-- START OF Data --

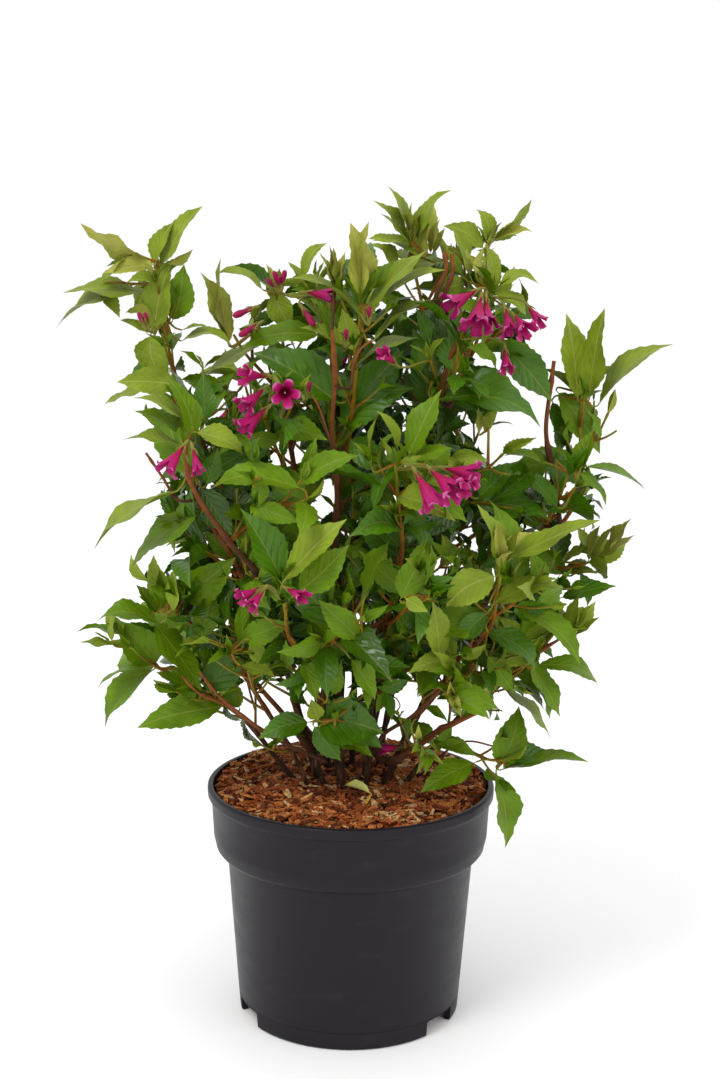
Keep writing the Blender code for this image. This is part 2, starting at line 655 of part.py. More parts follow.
def place_leaves(crown, shoots):
    """Outline leaves come first, then the tip pairs of all shoots, and so on down the shoots."""
    used = place_outline_leaves(crown)
    count = len(used)
    deepest = max(len(shoot.nodes) for shoot in shoots)
    for number in range(deepest):
        for shoot in shoots:
            if number < len(shoot.nodes):
                for side in (0, 1):
                    if shoot.label != "leader" or (shoot.mass, number, side) not in used:
                        count += place_leaf(crown, shoot, shoot.nodes[number], side)
    return count


# Solids


def material_of(kind):
    if kind in bpy.data.materials:
        return bpy.data.materials[kind]
    red, green, blue, roughness = COLOURS[kind]
    material = bpy.data.materials.new(kind)
    material.use_nodes = True
    shader = material.node_tree.nodes["Principled BSDF"]
    shader.inputs["Base Color"].default_value = (red, green, blue, 1)
    shader.inputs["Roughness"].default_value = roughness
    return material


def make_object(name, shape, kind):
    corners, faces = shape
    mesh = bpy.data.meshes.new(name)
    mesh.from_pydata([tuple(corner) for corner in corners], [], faces)
    work = bmesh.new()
    work.from_mesh(mesh)
    bmesh.ops.recalc_face_normals(work, faces=work.faces)
    work.to_mesh(mesh)
    work.free()
    mesh.materials.append(material_of(kind))
    obj = bpy.data.objects.new(name, mesh)
    bpy.context.scene.collection.objects.link(obj)
    return obj


def largest_piece_only(mesh):
    """Drops the scraps that a union leaves loose."""
    work = bmesh.new()
    work.from_mesh(mesh)
    unseen = set(work.verts)
    pieces = []
    while unseen:
        piece, edge = set(), [unseen.pop()]
        while edge:
            vertex = edge.pop()
            piece.add(vertex)
            for link in vertex.link_edges:
                other = link.other_vert(vertex)
                if other in unseen:
                    unseen.discard(other)
                    edge.append(other)
        pieces.append(piece)
    pieces.sort(key=len)
    for piece in pieces[:-1]:
        bmesh.ops.delete(work, geom=list(piece), context="VERTS")
    work.to_mesh(mesh)
    work.free()
    return len(pieces) - 1


def fuse_mass(name, shapes):
    """Joins a mass's twigs, leaves and flowers with one union on a collection."""
    body = make_object(name, shapes[0], "shoots")
    others = bpy.data.collections.new(name + "_fused")
    bpy.context.scene.collection.children.link(others)
    for number, shape in enumerate(shapes[1:]):
        piece = make_object(f"{name}_{number}", shape, "shoots")
        bpy.context.scene.collection.objects.unlink(piece)
        others.objects.link(piece)
    union = body.modifiers.new("fused", "BOOLEAN")
    union.operation = "UNION"
    union.operand_type = "COLLECTION"
    union.collection = others
    union.solver = "EXACT"
    graph = bpy.context.evaluated_depsgraph_get()
    fused = bpy.data.meshes.new_from_object(body.evaluated_get(graph))
    body.modifiers.clear()
    body.data = fused
    for piece in list(others.objects):
        bpy.data.objects.remove(piece)
    bpy.data.collections.remove(others)
    return largest_piece_only(fused)


def turned(name, profile, sides, kind):
    """A closed ring of (radius, height) points turned about Z. Points on the axis become poles."""
    work = bmesh.new()
    rings = []
    for radius, height in profile:
        if radius < 1e-6:
            rings.append([work.verts.new((0, 0, height))])
            continue
        ring = []
        for side in range(sides):
            angle = math.tau * (side + 0.5) / sides
            ring.append(work.verts.new((radius * math.cos(angle), radius * math.sin(angle), height)))
        rings.append(ring)
    for low, high in zip(rings, rings[1:] + rings[:1]):
        if len(low) == 1 and len(high) == 1:
            continue
        for side in range(sides):
            after = (side + 1) % sides
            corners = [low[side % len(low)], low[after % len(low)]]
            corners += [high[after % len(high)], high[side % len(high)]]
            work.faces.new(list(dict.fromkeys(corners)))
    bmesh.ops.recalc_face_normals(work, faces=work.faces)
    mesh = bpy.data.meshes.new(name)
    work.to_mesh(mesh)
    work.free()
    mesh.materials.append(material_of(kind))
    mesh.shade_smooth()
    mesh.set_sharp_from_angle(angle=math.radians(35))
    obj = bpy.data.objects.new(name, mesh)
    bpy.context.scene.collection.objects.link(obj)
    return obj


def pot_outside():
    """Radii and heights of the pot's outer wall, from the foot up to the lip's top."""
    top = POT_HEIGHT
    rounding = (COLLAR_LOW_RADIUS + BODY_TOP_RADIUS) / 2 + 0.002
    return [
        (BASE_RADIUS, 0.0),
        (BODY_TOP_RADIUS, top - BODY_TOP_DEPTH),
        (BODY_TOP_RADIUS + 0.0012, top - BODY_TOP_DEPTH + 0.0012),
        (rounding, top - COLLAR_DEPTH - 0.0115),
        (COLLAR_LOW_RADIUS - 0.0006, top - COLLAR_DEPTH - 0.0035),
        (COLLAR_LOW_RADIUS, top - COLLAR_DEPTH + 0.004),
        (COLLAR_TOP_RADIUS, top - LIP_HEIGHT),
        (RIM_RADIUS - 0.0004, top - LIP_HEIGHT + 0.002),
        (RIM_RADIUS, top - 0.003),
        (RIM_RADIUS - 0.0016, top),
    ]


def pot_inside():
    """Radii and heights of the pot's inner wall and floor, from the rim down to the middle."""
    top = POT_HEIGHT
    return [
        (RIM_RADIUS - LIP_WIDTH, top),
        (COLLAR_TOP_RADIUS - WALL, top - LIP_HEIGHT),
        (COLLAR_LOW_RADIUS - WALL, top - COLLAR_DEPTH + 0.002),
        (BODY_TOP_RADIUS + 0.0035, top - COLLAR_DEPTH - 0.0105),
        (BODY_TOP_RADIUS - WALL, top - BODY_TOP_DEPTH),
        (BASE_RADIUS - WALL + 0.0008, FLOOR_LIFT + WALL),
        (PAD_RADIUS + 0.003, FLOOR_LIFT + WALL),
        (PAD_RADIUS - 0.001, WALL),
        (0.0, WALL),
    ]


def pot():
    """A thin-walled pot on a flat pad and a foot ring that is notched for drainage."""
    under = [
        (0.0, 0.0),
        (PAD_RADIUS, 0.0),
        (PAD_RADIUS + 0.004, FLOOR_LIFT),
        (FOOT_INNER_RADIUS - 0.001, FLOOR_LIFT),
        (FOOT_INNER_RADIUS, 0.0),
    ]
    body = turned("pot", under + pot_outside() + pot_inside(), POT_SIDES, "pot")
    for number, angle in enumerate(NOTCH_ANGLES):
        bpy.ops.mesh.primitive_cube_add(size=1)
        cutter = bpy.context.object
        cutter.name = f"notch_cutter_{number}"
        turn = math.radians(angle)
        cutter.dimensions = (NOTCH_DEPTH, NOTCH_WIDTH, 2 * NOTCH_HEIGHT)
        cutter.location = (NOTCH_RADIUS * math.cos(turn), NOTCH_RADIUS * math.sin(turn), 0)
        cutter.rotation_euler = (0, 0, turn)
        cutter.hide_render = True
        cutter.display_type = "WIRE"
        cut = body.modifiers.new(f"notch_{number}", "BOOLEAN")
        cut.operation = "DIFFERENCE"
        cut.object = cutter
    return body


def mix():
    """The potting mix fills the pot to just under its lip."""
    inset = GAP + 0.0001
    wall = [(radius - inset * 1.5, height) for radius, height in reversed(pot_inside()[2:-3])]
    floor = [(0.0, WALL + inset), (PAD_RADIUS - 0.0025, WALL + inset)]
    floor.append((PAD_RADIUS + 0.0025, FLOOR_LIFT + WALL + inset))
    wall[0] = (wall[0][0], FLOOR_LIFT + WALL + inset)
    edge_radius = COLLAR_TOP_RADIUS - WALL - inset * 1.5 - 0.0003
    top = [
        (edge_radius, MIX_EDGE_HEIGHT),
        (edge_radius - 0.012, MIX_EDGE_HEIGHT + 0.004),
        (MIX_FLAT_RADIUS + 0.018, MIX_TOP - 0.001),
        (MIX_FLAT_RADIUS, MIX_TOP),
        (0.0, MIX_TOP),
    ]
    return turned("potting_mix", floor + wall + top, POT_SIDES, "mix")


def clear_scene():
    for obj in list(bpy.data.objects):
        bpy.data.objects.remove(obj)


def main():
    clear_scene()
    pot()
    mix()
    crown = Crown()
    place_limbs(crown)
    shoots = place_shoots(crown)
    place_flowers(crown, shoots)
    leaves = place_leaves(crown, shoots)
    scraps = 0
    for mass, shapes in crown.parts.items():
        scraps += fuse_mass(mass, shapes)
    wanted = 2 * sum(len(shoot.nodes) for shoot in shoots)
    print(f"{len(shoots)} shoots, {leaves} of {wanted} leaves, {scraps} scraps dropped")


main()
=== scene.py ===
"""Potted weigela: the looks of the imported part.

Metres, in the part's own frame: +Z up, -Y towards the viewer, and the origin in the middle of the
pot's underside. The limbs and shoots are the solids' own, grown by the source's rule with the same
draws. The leaves that the photograph shows plainly are placed first. Leaves by the source's rule
follow where they hide none of those and no sky, so they aren't the solids' leaves one for one. The
shoots are then carried on to finer twigs and young tips.
"""

import math
import random

import bpy
import numpy as np
from mathutils import Matrix, Vector, noise
from mathutils.bvhtree import BVHTree


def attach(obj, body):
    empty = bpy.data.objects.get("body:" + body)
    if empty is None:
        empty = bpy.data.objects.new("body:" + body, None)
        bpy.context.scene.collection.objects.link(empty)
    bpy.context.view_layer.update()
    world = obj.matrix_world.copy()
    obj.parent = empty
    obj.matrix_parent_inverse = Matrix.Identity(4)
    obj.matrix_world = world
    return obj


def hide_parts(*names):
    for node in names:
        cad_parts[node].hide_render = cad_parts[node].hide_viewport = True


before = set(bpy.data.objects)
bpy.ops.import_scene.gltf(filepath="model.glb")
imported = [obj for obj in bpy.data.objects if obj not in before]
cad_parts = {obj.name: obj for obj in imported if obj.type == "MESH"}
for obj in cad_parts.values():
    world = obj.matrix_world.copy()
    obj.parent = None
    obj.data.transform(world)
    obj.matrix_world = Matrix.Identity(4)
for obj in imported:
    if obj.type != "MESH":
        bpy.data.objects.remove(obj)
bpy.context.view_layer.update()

UP = Vector((0, 0, 1))
GAP = 0.0003
SEED = 8

# Pot: outer radii and heights, from the ground to the rim
POT_HEIGHT = 0.185
RIM_RADIUS = 0.113
LIP_HEIGHT = 0.010
LIP_WIDTH = 0.0045
COLLAR_TOP_RADIUS = 0.1098
COLLAR_LOW_RADIUS = 0.1084
COLLAR_DEPTH = 0.040
BODY_TOP_RADIUS = 0.0974
BODY_TOP_DEPTH = 0.058
BASE_RADIUS = 0.0876
WALL = 0.002
FLOOR_LIFT = 0.009
PAD_RADIUS = 0.056
FOOT_INNER_RADIUS = 0.0832
POT_SIDES = 128
NOTCH_ANGLES = (-155, -35, 85)
NOTCH_WIDTH = 0.034
NOTCH_HEIGHT = 0.0125
NOTCH_DEPTH = 0.016
NOTCH_RADIUS = 0.0882

# Mix: it is heaped a little towards the stems, and flat where they stand
MIX_TOP = 0.181
MIX_FLAT_RADIUS = 0.052

# Limbs: foot (x, y) on the mix, tip, how far the middle stands above the chord, and foot radius
LIMBS = {
    "limb_centre": ((-0.008, -0.006), (-0.016, -0.020, 0.492), 0.02, 0.0062),
    "limb_peak": ((0.01, -0.004), (0.053, 0.000, 0.525), 0.05, 0.0056),
    "limb_top_right": ((0.008, 0.012), (0.085, 0.017, 0.522), 0.08, 0.0050),
    "limb_inner_left": ((-0.009, 0.011), (-0.053, 0.004, 0.478), 0.07, 0.0050),
    "limb_upper_left": ((-0.025, -0.003), (-0.124, -0.020, 0.478), 0.10, 0.0052),
    "limb_left": ((-0.018, -0.02), (-0.102, -0.108, 0.412), 0.08, 0.0046),
    "limb_far_left": ((-0.038, -0.008), (-0.124, -0.020, 0.268), 0.10, 0.0036),
    "limb_low_left": ((-0.031, -0.022), (-0.083, -0.056, 0.292), 0.06, 0.0036),
    "limb_right": ((0.027, 0.003), (0.157, 0.000, 0.388), 0.12, 0.0056),
    "limb_yellow": ((0.023, -0.018), (0.092, -0.080, 0.318), 0.08, 0.0044),
    "limb_low_right": ((0.039, -0.01), (0.122, -0.030, 0.284), 0.06, 0.0044),
    "limb_front": ((-0.005, -0.029), (-0.038, -0.104, 0.316), 0.12, 0.0042),
    "limb_front_right": ((0.0105, -0.026), (0.033, -0.100, 0.372), 0.10, 0.0042),
    "limb_back_left": ((-0.017, 0.024), (-0.070, 0.088, 0.380), 0.10, 0.0048),
    "limb_back": ((0, 0.029), (-0.002, 0.098, 0.430), 0.10, 0.0050),
    "limb_back_right": ((0.02, 0.024), (0.078, 0.088, 0.380), 0.10, 0.0048),
}
LIMB_TIP_RADIUS = 0.0022
LIMB_FLARE = 1.3
LIMB_CROOK = 0.003
LIMB_TAPER = 0.8
LIMB_SIDES = 5
LIMB_RINGS = 6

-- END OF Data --

#### [Task directions]
Write down exactly the span of lines above from the one containing "obj.parent = None" to the one containing "MIX_FLAT_RADIUS = 0.052", both ends included.

#### [Written solution]
    obj.parent = None
    obj.data.transform(world)
    obj.matrix_world = Matrix.Identity(4)
for obj in imported:
    if obj.type != "MESH":
        bpy.data.objects.remove(obj)
bpy.context.view_layer.update()

UP = Vector((0, 0, 1))
GAP = 0.0003
SEED = 8

# Pot: outer radii and heights, from the ground to the rim
POT_HEIGHT = 0.185
RIM_RADIUS = 0.113
LIP_HEIGHT = 0.010
LIP_WIDTH = 0.0045
COLLAR_TOP_RADIUS = 0.1098
COLLAR_LOW_RADIUS = 0.1084
COLLAR_DEPTH = 0.040
BODY_TOP_RADIUS = 0.0974
BODY_TOP_DEPTH = 0.058
BASE_RADIUS = 0.0876
WALL = 0.002
FLOOR_LIFT = 0.009
PAD_RADIUS = 0.056
FOOT_INNER_RADIUS = 0.0832
POT_SIDES = 128
NOTCH_ANGLES = (-155, -35, 85)
NOTCH_WIDTH = 0.034
NOTCH_HEIGHT = 0.0125
NOTCH_DEPTH = 0.016
NOTCH_RADIUS = 0.0882

# Mix: it is heaped a little towards the stems, and flat where they stand
MIX_TOP = 0.181
MIX_FLAT_RADIUS = 0.052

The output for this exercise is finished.